_Your task_
Return the listing word for word, as given.
────────────────────
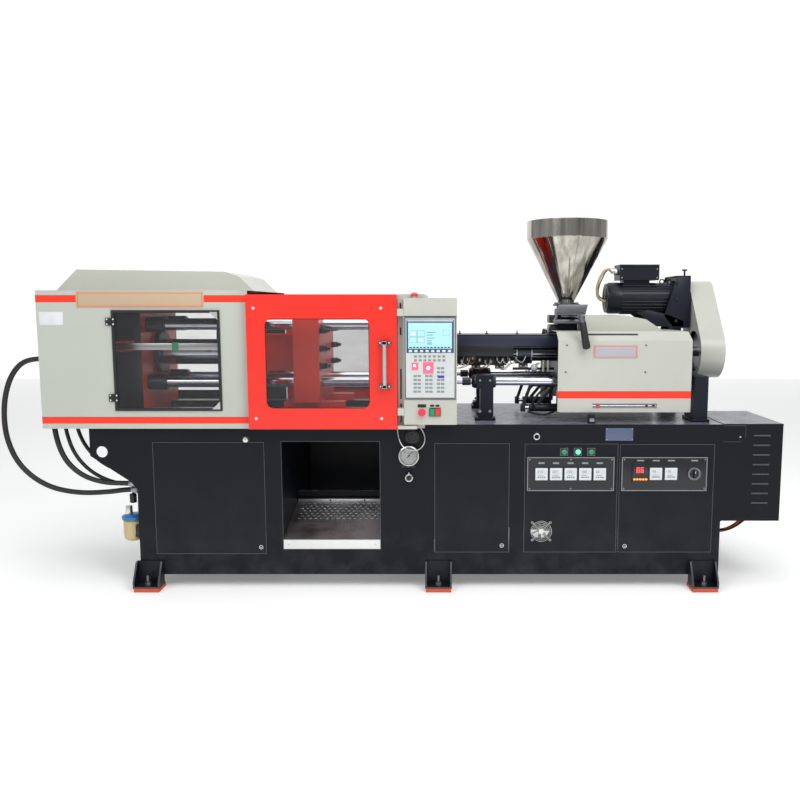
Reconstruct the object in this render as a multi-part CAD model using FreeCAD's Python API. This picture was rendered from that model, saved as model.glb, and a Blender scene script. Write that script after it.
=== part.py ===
"""Injection moulding machine: horizontal clamp, sliding gates, reciprocating screw unit and steel bed.

Millimetres, +X from the clamp end to the injection end, +Y to the back, +Z up.
The origin is on the floor under the middle of the machine.
"""
import FreeCAD, Part
import math
import os

V = FreeCAD.Vector

# ---- driving dimensions ----------------------------------------------------------------------
LENGTH = 4270.0          # clamp cover to side cabinet
HALF_BED = 500.0         # half the depth of the bed
BED_TOP = 975.0
BED_BOTTOM = 80.0
BED_LEFT = -1620.0
BED_RIGHT = 1790.0
ARM_LEFT = -1885.0       # overhanging end of the deck
SHEET = 6.0
DECK = 12.0
RUN = 0.06               # radial clearance of a running fit
GAP = 0.3                # clearance between pieces that pass each other

AXIS_Z = 1368.0          # height of the clamp, screw and barrel axis
TIE_R = 32.0
TIE_Y = 200.0
TIE_Z = 175.0
PLATEN_Y = 310.0
PLATEN_Z = 290.0
REAR_PLATEN = (-1790.0, -1630.0)
FIXED_PLATEN = (-130.0, 50.0)
MOVING_PLATEN = (-730.0, -575.0)
RAM_PLATE = (-1160.0, -1060.0)
RAM_R = 80.0
CYLINDER_R = 130.0
RAIL_TOP = 1035.0
RAIL_CUT = 20.0          # from the rail ends to the fixed platen

COVER_LEFT = -LENGTH / 2
COVER_RIGHT = -940.0
COVER_Y = 530.0
COVER_Z = (955.0, 1743.0)
COVER_WALL = 3.0
WINDOW_X = (-1710.0, -1098.0)
WINDOW_Z = (1059.0, 1632.0)
WINDOW_BAR = 16.0

GATE_X = (COVER_RIGHT, -95.0)
GATE_Z = (958.0, 1720.0)
GATE_Y = (550.0, 576.0)  # distance of the gate's two faces from the middle plane
GATE_WALL = 3.0
GATE_OPENING_X = (-835.0, -250.0)
GATE_OPENING_Z = (1078.0, 1585.0)
GATE_OPENING_R = 40.0
PANE = 5.0
HANDLE_X = -163.0
HANDLE_Z = (1205.0, 1450.0)
HANDLE_REACH = 50.0

ROD_Y = 280.0
ROD_Z = 1205.0
ROD_R = 25.0
THIN_ROD_R = 16.0
ROD_COLUMN = (365.0, 465.0)
REAR_COLUMN = (1640.0, 1720.0)
CARRIAGE_FRONT = (880.0, 985.0)
CARRIAGE_REAR = (1370.0, 1470.0)
CARRIAGE_Y = 340.0
CARRIAGE_Z = (1150.0, 1480.0)
BARREL_R = 60.0
BARREL_X = (140.0, 1000.0)
BORE_R = 22.5
SCREW_TIP = 150.0
NOZZLE_TIP = 10.0
SHAFT_R = 30.0
BAND_R = 76.0
BAND_WIDTH = 105.0
BAND_PITCH = 150.0
BAND_COUNT = 4
BARREL_COVER_X = (130.0, 868.0)
BARREL_COVER_Y = 128.0
BARREL_COVER_Z = (1397.0, 1478.0)
SKIRT_END = 600.0
SKIRT_BOTTOM = 1345.0

HOOD_X = (835.0, 1616.0)
HOOD_Y = 420.0
HOOD_Z = (1035.0, 1455.0, 1505.0)
HOOD_WALL = 2.0
HOOD_BEVEL = 90.0
HOOD_RAISED_X = (1015.0, 1490.0)
HOOD_RAISED_Y = (-262.0, 90.0)
HOOD_RAISED_TOP = 1598.0
HOOD_SLOT_X = (1041.0, 1417.0)
HOOD_SLOT_Z = (1064.0, 1082.0)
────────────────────
_The output_
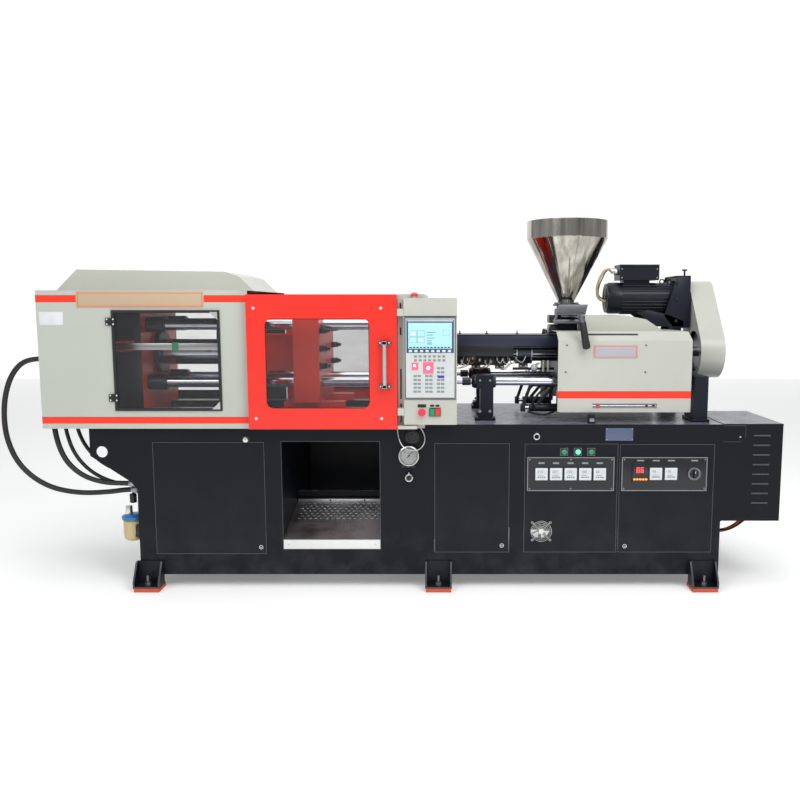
Reconstruct the object in this render as a multi-part CAD model using FreeCAD's Python API. This picture was rendered from that model, saved as model.glb, and a Blender scene script. Write that script after it.
=== part.py ===
"""Injection moulding machine: horizontal clamp, sliding gates, reciprocating screw unit and steel bed.

Millimetres, +X from the clamp end to the injection end, +Y to the back, +Z up.
The origin is on the floor under the middle of the machine.
"""
import FreeCAD, Part
import math
import os

V = FreeCAD.Vector

# ---- driving dimensions ----------------------------------------------------------------------
LENGTH = 4270.0          # clamp cover to side cabinet
HALF_BED = 500.0         # half the depth of the bed
BED_TOP = 975.0
BED_BOTTOM = 80.0
BED_LEFT = -1620.0
BED_RIGHT = 1790.0
ARM_LEFT = -1885.0       # overhanging end of the deck
SHEET = 6.0
DECK = 12.0
RUN = 0.06               # radial clearance of a running fit
GAP = 0.3                # clearance between pieces that pass each other

AXIS_Z = 1368.0          # height of the clamp, screw and barrel axis
TIE_R = 32.0
TIE_Y = 200.0
TIE_Z = 175.0
PLATEN_Y = 310.0
PLATEN_Z = 290.0
REAR_PLATEN = (-1790.0, -1630.0)
FIXED_PLATEN = (-130.0, 50.0)
MOVING_PLATEN = (-730.0, -575.0)
RAM_PLATE = (-1160.0, -1060.0)
RAM_R = 80.0
CYLINDER_R = 130.0
RAIL_TOP = 1035.0
RAIL_CUT = 20.0          # from the rail ends to the fixed platen

COVER_LEFT = -LENGTH / 2
COVER_RIGHT = -940.0
COVER_Y = 530.0
COVER_Z = (955.0, 1743.0)
COVER_WALL = 3.0
WINDOW_X = (-1710.0, -1098.0)
WINDOW_Z = (1059.0, 1632.0)
WINDOW_BAR = 16.0

GATE_X = (COVER_RIGHT, -95.0)
GATE_Z = (958.0, 1720.0)
GATE_Y = (550.0, 576.0)  # distance of the gate's two faces from the middle plane
GATE_WALL = 3.0
GATE_OPENING_X = (-835.0, -250.0)
GATE_OPENING_Z = (1078.0, 1585.0)
GATE_OPENING_R = 40.0
PANE = 5.0
HANDLE_X = -163.0
HANDLE_Z = (1205.0, 1450.0)
HANDLE_REACH = 50.0

ROD_Y = 280.0
ROD_Z = 1205.0
ROD_R = 25.0
THIN_ROD_R = 16.0
ROD_COLUMN = (365.0, 465.0)
REAR_COLUMN = (1640.0, 1720.0)
CARRIAGE_FRONT = (880.0, 985.0)
CARRIAGE_REAR = (1370.0, 1470.0)
CARRIAGE_Y = 340.0
CARRIAGE_Z = (1150.0, 1480.0)
BARREL_R = 60.0
BARREL_X = (140.0, 1000.0)
BORE_R = 22.5
SCREW_TIP = 150.0
NOZZLE_TIP = 10.0
SHAFT_R = 30.0
BAND_R = 76.0
BAND_WIDTH = 105.0
BAND_PITCH = 150.0
BAND_COUNT = 4
BARREL_COVER_X = (130.0, 868.0)
BARREL_COVER_Y = 128.0
BARREL_COVER_Z = (1397.0, 1478.0)
SKIRT_END = 600.0
SKIRT_BOTTOM = 1345.0

HOOD_X = (835.0, 1616.0)
HOOD_Y = 420.0
HOOD_Z = (1035.0, 1455.0, 1505.0)
HOOD_WALL = 2.0
HOOD_BEVEL = 90.0
HOOD_RAISED_X = (1015.0, 1490.0)
HOOD_RAISED_Y = (-262.0, 90.0)
HOOD_RAISED_TOP = 1598.0
HOOD_SLOT_X = (1041.0, 1417.0)
HOOD_SLOT_Z = (1064.0, 1082.0)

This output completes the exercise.